Today I will write about a recently created association, the Flamenco National Council (Consejo Nacional del Flamenco).
I want to start stating that its president, Luis Adame, has well-established credentials as a successful businessman. This, together with the extremely high artistic quality maintained for years in his Barcelona tablao “El Cordobés”, are proof of his extended knowledge and expertise, not only artisticly but also in the economic and managing fields.The main goal of the association is to unite, something, until now, so difficult in flamenco, therefore a much more worthy objective. I wasn’t able to attend the presentation event via Zoom, but I’ve been sent the bylaws and statutes, which describe the reason for its constitution and the main goals.
First surprise is the kind of union they seek. They want to gather everyone together, nor only artists and entrepreneurs (bosses), which is in itself contradictory, but everyone else, the whole flamenco industry:
. “una entidad que agrupa y representa la totalidad de los agentes productivos del arte y de las economías del Flamenco, teniendo como base la defensa de sus valores culturales. Su objetivo es vertebrar los intereses de los individuos, agrupaciones, federaciones y empresas en una sola voz, y convertirse en la interlocutora válida ante las entidades, instituciones y foros que influyen, dependen y deciden sobre el Flamenco en cuestiones corporativas, económicas o macroeconómicas, culturales y políticas, tanto a nivel local, regional, nacional e internacional.”
Bosses, or businessmen, and workers, or artists, can not belong to the same association, because they don’t share the same interests. Of course, what they share is making flamenco a respected, renowned, thriving, valued cultural industry, acknowledged at the same level of other national industries (by effective measures and not only words) by the Spanish institutions. But, on their way to this common interest, artists negotiate “in fron of” and not “besides” their bosses, fighting for basic rights still seen as privileges.
I keep reading and I go from surprise to fear.
. “… en una sola voz, y convertirse en la interlocutora válida ante las entidades, instituciones y foros que influyen, dependen y deciden sobre el Flamenco en cuestiones corporativas, económicas o macroeconómicas, culturales y políticas, tanto a nivel local, regional, nacional e internacional.”
There is not “only one voice” in flamenco. One mere entity, formed by such different members, can not claim the right to become the only “valid spokesperson to the institutions”.

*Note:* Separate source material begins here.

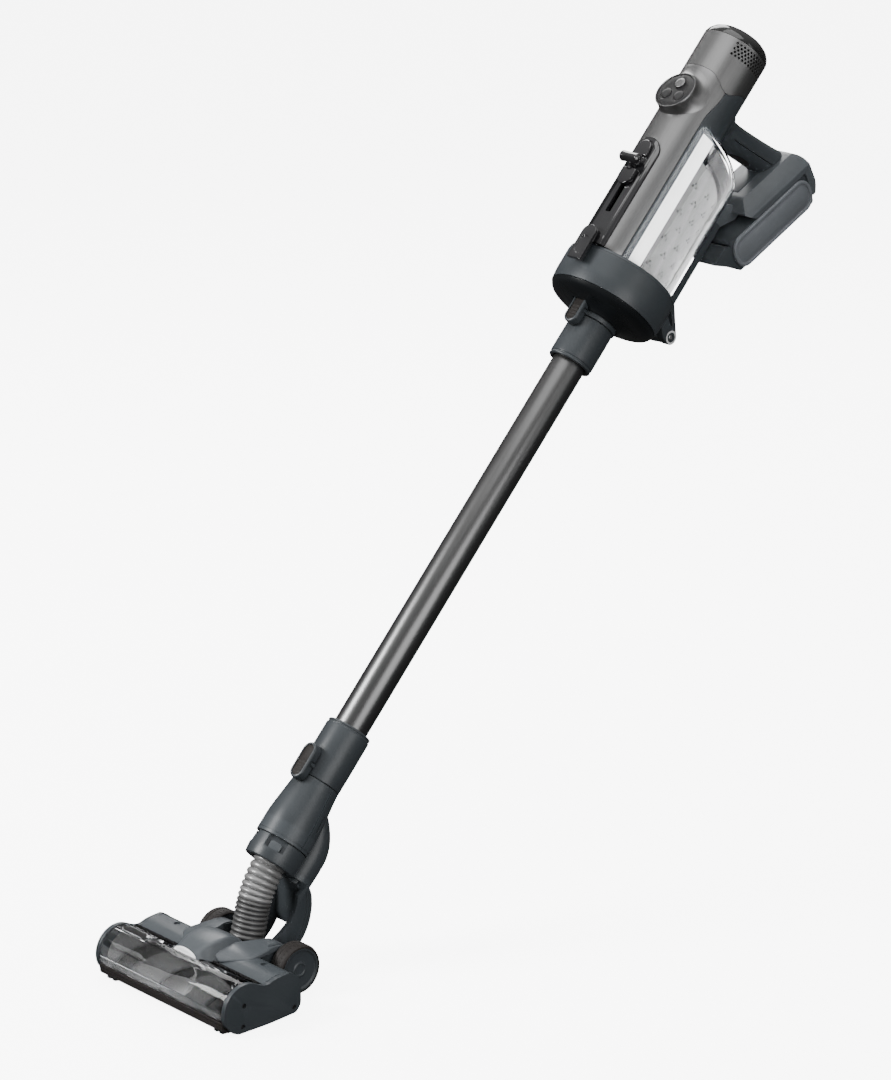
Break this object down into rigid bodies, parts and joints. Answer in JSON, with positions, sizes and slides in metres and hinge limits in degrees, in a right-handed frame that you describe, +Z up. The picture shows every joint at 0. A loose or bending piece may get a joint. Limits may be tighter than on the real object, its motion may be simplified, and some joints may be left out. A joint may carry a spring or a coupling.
{
  "type": "cordless stick vacuum cleaner",
  "caption": "Cordless stick vacuum with a tubular motor unit, clear dust bin, rear handle with battery, rigid wand and a swivelling powered roller head.",
  "frame": {"origin": "on the floor, under the middle of the glide strip on the head's sole", "axes": "+X to the head's right, +Y to its back, +Z up; the wand leans back over +Y"},
  "size_m": [0.198, 0.843, 0.8508],
  "materials": {
    "slate_plastic": "satin moulded plastic, blue-grey",
    "slate_light_plastic": "satin moulded plastic, lighter grey",
    "silver_shell": "satin anodised, silver grey",
    "gunmetal_tube": "satin anodised, dark grey",
    "black_gloss": "glossy moulded plastic, black",
    "clear_plastic": "clear moulded plastic",
    "grey_plastic": "matt moulded plastic, light grey",
    "soft_rubber": "matt rubber, brownish black",
    "plush_fibre": "short dense fibre, light grey with darker spiral stripes",
    "lamp_lens": "white translucent lens",
    "filter_foam": "open-cell foam, dark grey",
    "motor_metal": "plated steel can",
    "steel_pin": "plain ground steel",
    "board_green": "solder-masked circuit board",
    "cell_wrap": "shrink-wrapped cells",
    "hose_plastic": "satin ribbed flexible plastic"
  },
  "bodies": {
    "power_unit": {"motor_cover": "silver_shell", "motor_tray": "slate_plastic", "exhaust_sleeve": "silver_shell", "exhaust_cap": "black_gloss", "exhaust_filter": "filter_foam", "motor_can": "motor_metal", "circuit_board": "board_green", "channel_track": "black_gloss", "control_pod": "slate_light_plastic", "control_face": "black_gloss", "bin_shell": "clear_plastic", "dust_pod": "grey_plastic", "pre_motor_filter": "filter_foam", "handle_grip": "slate_plastic", "grip_pad": "soft_rubber", "battery_dock": "slate_light_plastic", "rear_spine": "slate_plastic", "hinge_pin": "steel_pin"},
    "impeller": {"fan_impeller": "black_gloss"},
    "power_key": {"power_button": "silver_shell"},
    "left_key": {"mode_button_left": "black_gloss"},
    "right_key": {"mode_button_right": "black_gloss"},
    "slider": {"eject_slider": "black_gloss"},
    "latch": {"lid_latch": "black_gloss"},
    "battery": {"battery_case": "slate_plastic", "battery_plate_left": "slate_light_plastic", "battery_plate_right": "slate_light_plastic", "battery_cells": "cell_wrap"},
    "battery_catch": {"battery_latch": "black_gloss"},
    "lid": {"lid_bezel": "slate_plastic", "lid_nose": "slate_light_plastic", "lid_seal": "soft_rubber", "inlet_collar": "slate_plastic"},
    "wand_lever": {"wand_release": "black_gloss"},
    "wand": {"wand_tube": "gunmetal_tube", "wand_top_cuff": "slate_plastic", "wand_lower_cuff": "slate_plastic"},
    "head_lever": {"head_release": "black_gloss"},
    "neck": {"neck_shell": "slate_plastic", "neck_collar": "slate_plastic", "steering_pin": "steel_pin", "hose": "hose_plastic"},
    "yoke": {"yoke_arm": "slate_plastic"},
    "head": {"head_base": "slate_plastic", "head_cover": "slate_plastic", "duct_cover": "slate_light_plastic", "end_cap_left": "slate_plastic", "end_cap_right": "slate_plastic", "headlight": "lamp_lens", "bumper_strip": "soft_rubber", "glide_strip": "soft_rubber", "brush_motor": "motor_metal", "drive_belt": "soft_rubber"},
    "brush": {"brush_core": "black_gloss", "plush_sleeve": "plush_fibre"},
    "pulley": {"motor_pulley": "motor_metal"},
    "window": {"brush_window": "clear_plastic"},
    "catch": {"window_catch": "clear_plastic"},
    "left_wheel": {"wheel_left": "soft_rubber"},
    "right_wheel": {"wheel_right": "soft_rubber"}
  },
  "joints": [
    {"name": "impeller_spin", "type": "hinge", "parent": "power_unit", "child": "impeller", "pos_m": [0, 0.6162, 0.73229], "axis": [0, 0.6769, 0.7361], "continuous": true},
    {"name": "power_press", "type": "slide", "parent": "power_unit", "child": "power_key", "axis": [0, 0.5793, -0.8151], "range_m": [0, 0.0012], "stiffness_N_per_m": 600, "springref_m": -0.0006},
    {"name": "left_mode_press", "type": "slide", "parent": "power_unit", "child": "left_key", "axis": [0, 0.5793, -0.8151], "range_m": [0, 0.0012], "stiffness_N_per_m": 600, "springref_m": -0.0006},
    {"name": "right_mode_press", "type": "slide", "parent": "power_unit", "child": "right_key", "axis": [0, 0.5793, -0.8151], "range_m": [0, 0.0012], "stiffness_N_per_m": 600, "springref_m": -0.0006},
    {"name": "eject_slide", "type": "slide", "parent": "power_unit", "child": "slider", "axis": [0, -0.6769, -0.7361], "range_m": [0, 0.05]},
    {"name": "lid_latch_swing", "type": "hinge", "parent": "power_unit", "child": "latch", "pos_m": [0, 0.49949, 0.663], "axis": [-1, 0, 0], "range_deg": [0, 5]},
    {"name": "battery_slide", "type": "slide", "parent": "power_unit", "child": "battery", "axis": [0, 0.4648, -0.8854], "range_m": [0, 0.06]},
    {"name": "battery_catch_press", "type": "slide", "parent": "battery", "child": "battery_catch", "axis": [0, -0.4648, 0.8854], "range_m": [0, 0.0016], "stiffness_N_per_m": 800, "springref_m": -0.0006},
    {"name": "lid_hinge", "type": "hinge", "parent": "power_unit", "child": "lid", "pos_m": [0, 0.60214, 0.54415], "axis": [1, 0, 0], "range_deg": [0, 80]},
    {"name": "wand_lever_rock", "type": "hinge", "parent": "lid", "child": "wand_lever", "pos_m": [0, 0.48403, 0.59299], "axis": [1, 0, 0], "range_deg": [0, 3], "stiffness_Nm_per_rad": 0.6, "springref_deg": -2.86},
    {"name": "wand_pull", "type": "slide", "parent": "lid", "child": "wand", "axis": [0, -0.6769, -0.7361], "range_m": [0, 0.045]},
    {"name": "head_lever_rock", "type": "hinge", "parent": "wand", "child": "head_lever", "pos_m": [0, 0.12664, 0.20433], "axis": [-1, 0, 0], "range_deg": [0, 3], "stiffness_Nm_per_rad": 0.6, "springref_deg": -2.86},
    {"name": "neck_pull", "type": "slide", "parent": "wand", "child": "neck", "axis": [0, -0.6769, -0.7361], "range_m": [0, 0.042]},
    {"name": "steering", "type": "hinge", "parent": "neck", "child": "yoke", "pos_m": [0, 0.11121, 0.08266], "axis": [0, 0.6769, 0.7361], "range_deg": [-35, 35], "stiffness_Nm_per_rad": 0.5, "deforming": ["hose"]},
    {"name": "head_pitch", "type": "hinge", "parent": "yoke", "child": "head", "pos_m": [0, 0.065, 0.025], "axis": [1, 0, 0], "range_deg": [-38, 24], "deforming": ["hose"]},
    {"name": "brush_spin", "type": "hinge", "parent": "head", "child": "brush", "pos_m": [0, -0.03, 0.0235], "axis": [1, 0, 0], "continuous": true},
    {"name": "pulley_spin", "type": "hinge", "parent": "head", "child": "pulley", "pos_m": [0, 0.013, 0.024], "axis": [1, 0, 0], "continuous": true},
    {"name": "window_hinge", "type": "hinge", "parent": "head", "child": "window", "pos_m": [0, -0.054, 0.016], "axis": [1, 0, 0], "range_deg": [0, 50]},
    {"name": "window_catch_slide", "type": "slide", "parent": "window", "child": "catch", "axis": [-1, 0, 0], "range_m": [0, 0.004]},
    {"name": "left_wheel_spin", "type": "hinge", "parent": "head", "child": "left_wheel", "pos_m": [-0.056, 0.065, 0.025], "axis": [1, 0, 0], "continuous": true},
    {"name": "right_wheel_spin", "type": "hinge", "parent": "head", "child": "right_wheel", "pos_m": [0.056, 0.065, 0.025], "axis": [1, 0, 0], "continuous": true}
  ],
  "couplings": [
    {"joint": "lid_latch_swing", "follows": "eject_slide", "rad_per_m": 1.7436},
    {"joint": "pulley_spin", "follows": "brush_spin", "ratio": 1.8}
  ]
}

How may the interests of, let’s say, a luthier, a bailaora, a cultural managing director, a flamenco designer and a hotel owner, be represented simultaneously? How may working conditions of such different professions be unified, in which way their needs and claims might be given a voice? Isn’t it hard enough to legally normalize the precariousness of so many flamenco artists, left to fend for themselves during and after pandemia? Why don’t we start with the most damaged collective, with less resources, nor only economically, but with less access to improvement, career opportunities, legal counseling, information?
There may not be only one voice in flamenco because it would mean there is only one power. Therefore the power would be accumulated in only one place, group of individuals or institutions. Diversifying power forces dialogue, negotiation, searching for balance. Because the phrase “la defensa de sus valores culturales” (flamenco), raises a worrying doubt: what are the cultural values de “la totalidad de agentes productivos del arte y de las economías del flamenco”? How can they all share the same values? And why would they? What happens to those who have different values, to those for who flamenco is culturally something not coincident with what this unitary voice defends? Would they be set apart, made invisible to the institutions? Would their rights be not respected because they would have less power, because they would be a minority?
Accumulation of power is dangerous. It creates dogmas and authoritarianism. It gives birth to a sort of vertical labor union, which belongs to the past, to a different consciousness in artists. Each entity in flamenco: institutions, critics, entrepreneurs, programmers and agents, artists, etc, has its own structure, his own problems, just and unjust, and each dialogues and negotiates with the rest depending on the power it can sum up in each particular moment. Good will and a sense of cooperation are needed, but improvements will only be attained maintaining the power balance based on diversity and a certain confrontation. We artists have power, not more than anybody else, but it won’t help to give it away. It will help using it to be a worthy representative in the negotiating table, facing the other flamenco entities.
No one can represent everybody at the same time, because they would be representing nobody.